Improving I/O Throughput of Scientific Applications Using Transparent Parallel Compression
2014 14th IEEE/ACM International Symposium on Cluster, Cloud and Grid Computing
Increasing number of cores in parallel computer systems are allowing scientific simulations to be executed with increasing spatial and temporal granularity. However, this also implies that increasing larger-sized datasets need to be output, stored, managed, and then visualized and/or analyzed using a variety of methods.
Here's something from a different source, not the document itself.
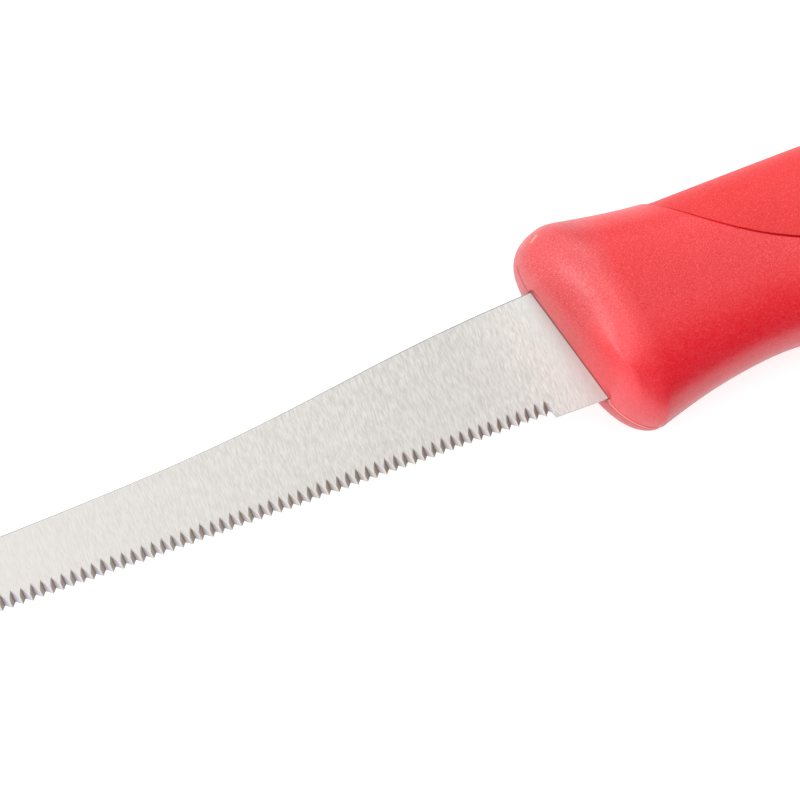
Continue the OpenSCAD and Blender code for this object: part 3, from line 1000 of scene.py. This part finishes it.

In examining the possibility of using compression to accelerate all of these steps, we focus on two important questions: "Can compression help save time when data is output
... or input into, a parallel program?", and "How can a scientist's effort in using compression with a parallel program be minimized?". We focus on PnetCDF, and show how transparent compression can be supported, thus allowing an existing simulation program to start outputting and storing data in a compressed fashion, and similarly, allow a data analysis application to read compressed data. We address challenges in supporting compression when parallel writes are being performed. In our experiments, we first analyze the effects of using compression with microbenchmarks, and then, continue our evaluation using a scientific simulation application, and two data analysis applications. While we obtain up to a factor of 2 improvement in performance for microbenchmarks, the execution time of simulation application is improved up to 22%, and the maximum speedup of data analysis applications is 1.83 (with an average speedup of 1.36).